Meet the Artist……Richard Fowles


Who or what inspired you to take up composing, and pursue a career in music?

I was obsessed with music as a teenager so I never really considered any other career. At that age I was very dedicated to my instrument and so chose to do a degree in music performance. However, by the end of it I had realised that it is the creative side of music that engages me more than performing.

Who or what were the most significant influences on your musical life and career as a composer?

The first person that comes to mind is Christopher Fox. He was a tutor of mine while I was doing my MMus. He encouraged me to focus on the music that I enjoyed and not worry about musical trends and what other musicians were doing. As my career has developed I have found myself becoming increasingly interested in small ensembles/solo instruments and sparse, understated music and this has been reflected in my compositions. I love delicate piano music so I really enjoy the work of the Impressionists. I also have a soft spot for the music of the film composer Thomas Newman. Shostakovich’s string quartets are particular favourites of mine but I have to be in the right mood to listen to them! The minimal textures he created with pedals have certainly influenced my own work. Of course there are endless composers I like but these are the ones that first come to mind. Lastly, I would say my father; he is a painter. Being someone who has worked in a creative industry, he has been able to give me some invaluable advice over the years.

What have been the greatest challenges of your career so far?

Although occasionally inspiration strikes and I write a piece without too much effort, the vast majority of the time it takes a great deal of hard work. I would say the greatest challenge I have faced as a composer has been sticking at pieces when my creativity is at a low point. It is very frustrating when, after spending weeks struggling to develop a small musical idea, I decide to scrap 90% of it and take the remaining 10% in a completely different direction. Many times I have found that leaving the piece for a few months can help, but there have been some ideas that have been an uphill struggle all the way. Of course, it is worth it when they are finally finished.

What are the special challenges/pleasures of working on a commissioned piece?

I have done commissions where the brief has been extremely specific and it has taken many re-writes before I was able to even understand what the person who commissioned it wanted. This can be even more challenging when the individual doesn’t know what they want and the only feedback they give involves vague unmusical descriptions and a lot of hand waving. However, I have also had some really enjoyable experiences with commissions where I have been asked to combine several very different genres and have been able to do so successfully. French, flamenco, military jazz, anyone?

What are the special challenges/pleasures of working with particular musicians, singers, ensembles and orchestras?

There are several musicians I work with who have a very particular sound. It is always a pleasure bringing a piece to them knowing that their input will not only make it sound as good as possible, but will also give me new insight into my own music.

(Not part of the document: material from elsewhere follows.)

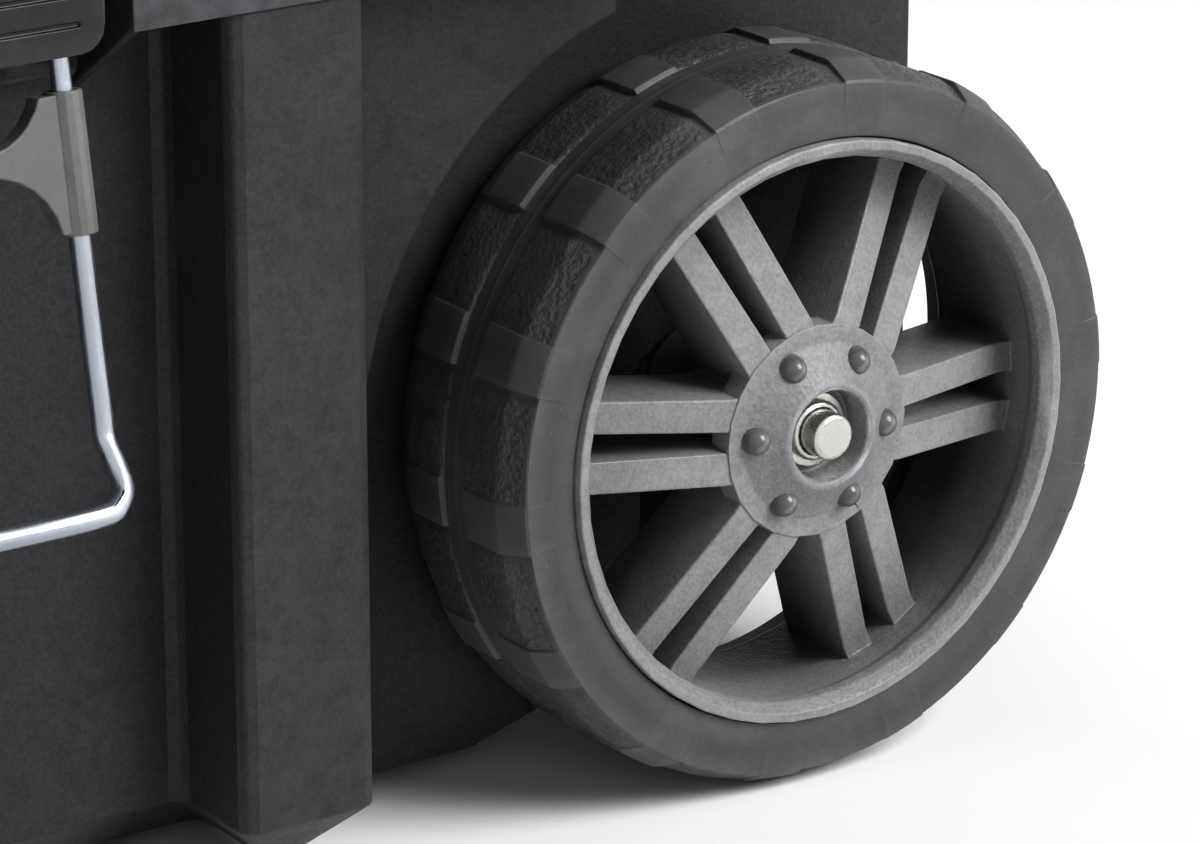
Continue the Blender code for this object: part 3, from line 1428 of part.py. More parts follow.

Which works are you most proud of?

There are a few compositions on my new album of which I am particularly proud. My album celebrates the music of Erik Satie 150 years after his birth. My piece ‘Sea-Bird’ was inspired by Satie’s uncle; an eccentric man who had a profound influence on the composer as a child. Both Satie and his uncle were known to have had bad tempers, swift mood swings and a childlike innocence and I think I captured this very successfully. Although a simple piece, I am also particularly pleased with ‘Knossienne No.1’ as it came out exactly as I hoped it would. I would also say ‘A Walk to Le Chat Noir on a Snowy Day’ as I am pleased with my use of quartal harmony.

Who are your favourite musicians/composers?

As well as the musicians I mentioned in question 2, I would also say Arvo Pärt, Charles Ives, John Tavener, Morton Feldman, Michael Nyman, Saint-Saëns, Prokofiev, Messiaen, Holst … all sorts really. There are also some non-classical artists whose music I enjoy; I love the music of blues musicians such as Stevie Ray Vaughan, Albert King, Tommy Emmanuel and BB King. I’m still discovering new music all the time; I have only just been introduced to the music of Stephen Montague.

What is your most memorable concert experience?

That really is impossible to answer as I remember different concerts for different reasons. I have seen orchestras play at The Royal Albert Hall and been blown away by their power and the atmosphere of the venue. Likewise, I remember seeing the Borodin Quartet at the Southbank Centre and being very impressed by the delicacy of their playing and the intimacy of the experience. However, I have also seen many weird and wonderful performances that were memorable for other reasons. One of the most memorable performances I have seen in recent years was a comedy act called ‘Mr. B The Gentleman Rhymer’. Although not ‘high art’, I have to say it was very funny and very memorable!

What do you consider to be the most important ideas and concepts to impart to aspiring musicians?

When you decide to be a professional musician it is because you want to do something you love. However, it is important that aspiring musicians learn early on in their careers that they will probably have to do some performing/composing/teaching that they’d rather not do in order to pay their bills. It is a bitter pill to swallow, but the earlier it’s done the better.

Where would you like to be in 10 years’ time?

I would like to be in a home that I own. I am a member of Generation Rent and I have to say that I am becoming increasingly concerned with the housing situation in London. It is starting to feel like a pipedream!